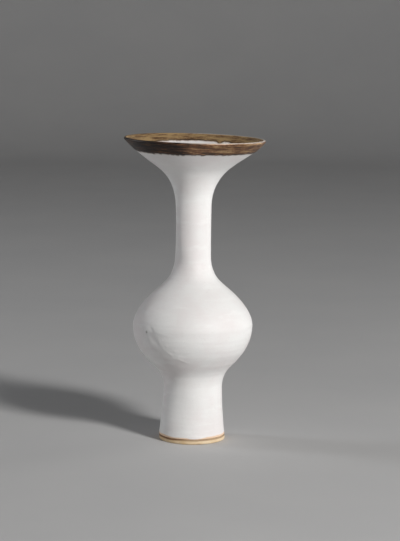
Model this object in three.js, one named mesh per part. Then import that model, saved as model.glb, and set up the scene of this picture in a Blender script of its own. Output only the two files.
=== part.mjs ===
// A wheel-thrown porcelain vase: flared lip, long neck, round belly and a waisted foot.
// Millimetres, +Z up. The foot ring stands on z = 0 and the wheel's axis is the Z axis.
//
// The pot is thrown in four sections, because a belly this full can't be opened up through a neck
// this narrow. The rims are cut as a V groove below and a V ridge above, and luted with slip.
// Three coats of glaze lie on the fired clay: white outside, white inside, bronze round the lip.
import * as THREE from "three";

// Outside diameters, from the foot up.
const footDiameter = 53.5;
const ankleDiameter = 51.6;
const waistDiameter = 48.2;
const bellyDiameter = 96.8;
const neckDiameter = 28.5;
const lipBandDiameter = 93; // where the flare turns up into the steeper lip
const lipDiameter = 114;

// Heights. Each rise goes from one bend of the outside to the next, and the neck takes the rest.
const totalHeight = 246;
const bareBandHeight = 3.9; // unglazed clay showing round the foot
const ankleRise = 9.1;
const footTaperRise = 20.6;
const waistRise = 19.4;
const underBellyRise = 25.6;
const bellyBandRise = 29.8;
const shoulderRise = 27.6;
const flareRise = 20.8;
const lipRise = 11.7;

// Walls, coats and clearances.
const clayWall = 2.8;
const lipClay = 1; // the clay wall thins to this at the lip
const glazeCoat = 0.4;
const fitGap = 0.3; // clear space between neighbouring pieces

// The turned foot.
const footRingWidth = 4;
const recessDepth = 2.2;
const floorThickness = 4.4;
const footEdgeRadius = 0.9;
const floorCornerRadius = 7;

// The luted joints, placed from the nearest bend of the outside.
const waistJointDrop = 3; // below the top of the waist
const bellyJointDrop = 9; // below the belly's widest line
const neckJointLift = 4; // above the bottom of the neck
const slipThickness = 0.8;
const grooveDepth = 1;

// How far the bronze glaze reaches down from the top of the lip.
const bronzeOutside = 9.6;
const bronzeInside = 5;

// Facets: one lathe division for every piece, so that facing surfaces stay parallel.
const facets = 36;
const bendStep = THREE.MathUtils.degToRad(15);
const shortestFacet = 0.5;
const cornerSteps = 4;
const lipSteps = 8;

// What follows: how deep the clay lies under a coat, and the whole lip from face to face.
const clayDepth = glazeCoat + fitGap;
const lipThickness = lipClay + 2 * clayDepth;
const floorTop = recessDepth + floorThickness;

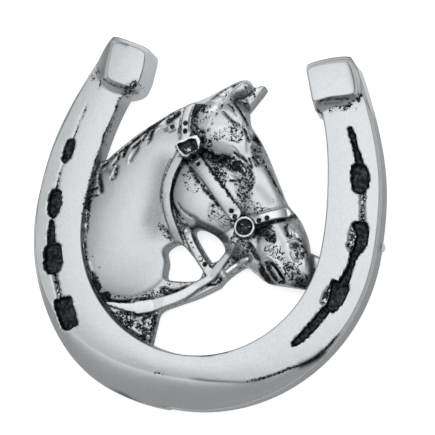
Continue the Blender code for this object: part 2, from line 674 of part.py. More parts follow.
def main():
    clear_scene()
    parts = new_collection("decorative_horseshoe")
    cutters = new_collection("cutters")
    shoe = shoe_body(parts)
    for cutter in crease_cutters(cutters):
        add_boolean(shoe, cutter, "DIFFERENCE", "EXACT")
    raised, cut = halter(cutters)
    eye, face_cuts = face_features(cutters)
    outline = head_outline()
    head = head_relief(outline, cutters)
    for piece in raised:
        add_boolean(head, piece, "UNION")
    trim_head(head, outline, cutters)
    for lock in mane(cutters):
        add_boolean(head, lock, "UNION")
    for piece in cut + face_cuts:
        add_boolean(head, piece, "DIFFERENCE")
    add_boolean(head, eye, "UNION")
    ends = [heel_block("left", cutters), heel_block("right", cutters), lug(cutters)]
    for piece in ends + [head]:
        add_boolean(shoe, piece, "UNION")
    shoe.data.materials.append(metal())
    for helper in cutters.objects:
        helper.hide_render = True
        helper.display_type = "WIRE"
    centre_on_origin([shoe] + ends, list(parts.objects) + list(cutters.objects), parts)


main()
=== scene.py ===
"""A cast pewter horseshoe ornament with a haltered horse's head, dressed and lit for a studio picture.

The CAD solid stays as the frame. One finely carved casting stands for it, with the same outline and sizes.
Lengths in the tables are in millimetres from the centre of the toe's arc, +X to the right and
+Y towards the heels.
"""

import math

import bpy
import numpy as np
from mathutils import Matrix, Vector
from mathutils.kdtree import KDTree


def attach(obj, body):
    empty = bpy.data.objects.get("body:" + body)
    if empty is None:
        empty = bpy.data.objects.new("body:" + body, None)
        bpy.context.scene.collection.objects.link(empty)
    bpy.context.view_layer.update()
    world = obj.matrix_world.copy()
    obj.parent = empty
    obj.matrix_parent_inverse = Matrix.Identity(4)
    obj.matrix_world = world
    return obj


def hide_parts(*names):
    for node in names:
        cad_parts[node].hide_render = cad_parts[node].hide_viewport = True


bl_info = {
    "name": "Cast horseshoe with a horse's head",
    "version": (1, 0, 0),
    "blender": (4, 5, 0),
    "location": "3D View > Sidebar > Horseshoe",
    "description": "Carves and finishes a cast pewter horseshoe ornament and sets up its studio",
    "category": "Object",
}

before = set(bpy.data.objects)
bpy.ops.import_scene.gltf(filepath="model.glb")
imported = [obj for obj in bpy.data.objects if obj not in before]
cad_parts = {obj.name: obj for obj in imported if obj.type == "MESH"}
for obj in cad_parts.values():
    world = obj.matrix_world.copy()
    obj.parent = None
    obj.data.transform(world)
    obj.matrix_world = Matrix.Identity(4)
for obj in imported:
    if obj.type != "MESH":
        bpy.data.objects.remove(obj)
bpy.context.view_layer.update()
MM = 0.001
# Points of a skin that lie closer together than this, in metres, are one.
WELD = 1e-7
TOE_CENTRE = (-0.2324, -0.5712)

# The shoe's middle line is half an ellipse at the toe, then two branches that close in.
HALF_SPREAD = 29.75
TOE_REACH = 30.15
BRANCH_REACH = 34.6
BRANCH_CLOSING = 8.9
BRANCH_POWER = 2.2
WEB_TOE = 10.4
WEB_HEEL = 9.1
WEB_NARROWS = (57.0, 76.0)
THICKNESS = 5.1
CROWN = 0.18
OUTER_DRAFT = 0.45
INNER_EDGE_ROUND = 0.3
OUTER_EDGE_ROUND = 0.25
BEVEL_TOE = 5.9
BEVEL_BRANCH = 0.7
BEVEL_RUN = 36.0
BEVEL_DROP_TOE = {"left": 1.5, "right": 2.5}
BEVEL_DROP_BRANCH = 0.35
BEVEL_ROLL = 1.7
SWELL_AT = 15.0
SWELL_RUN = 12.5
SWELL = {"left": 1.2, "right": 0.0}
BRANCH_STOPS_SHORT = 1.5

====

**What the task requires**
Give again only the lines from the one bearing "obj.matrix_world = Matrix.Identity(4)" through the one bearing "bpy.data.objects.remove(obj)", exactly as they stand.

**Solution to this problem**
    obj.matrix_world = Matrix.Identity(4)
for obj in imported:
    if obj.type != "MESH":
        bpy.data.objects.remove(obj)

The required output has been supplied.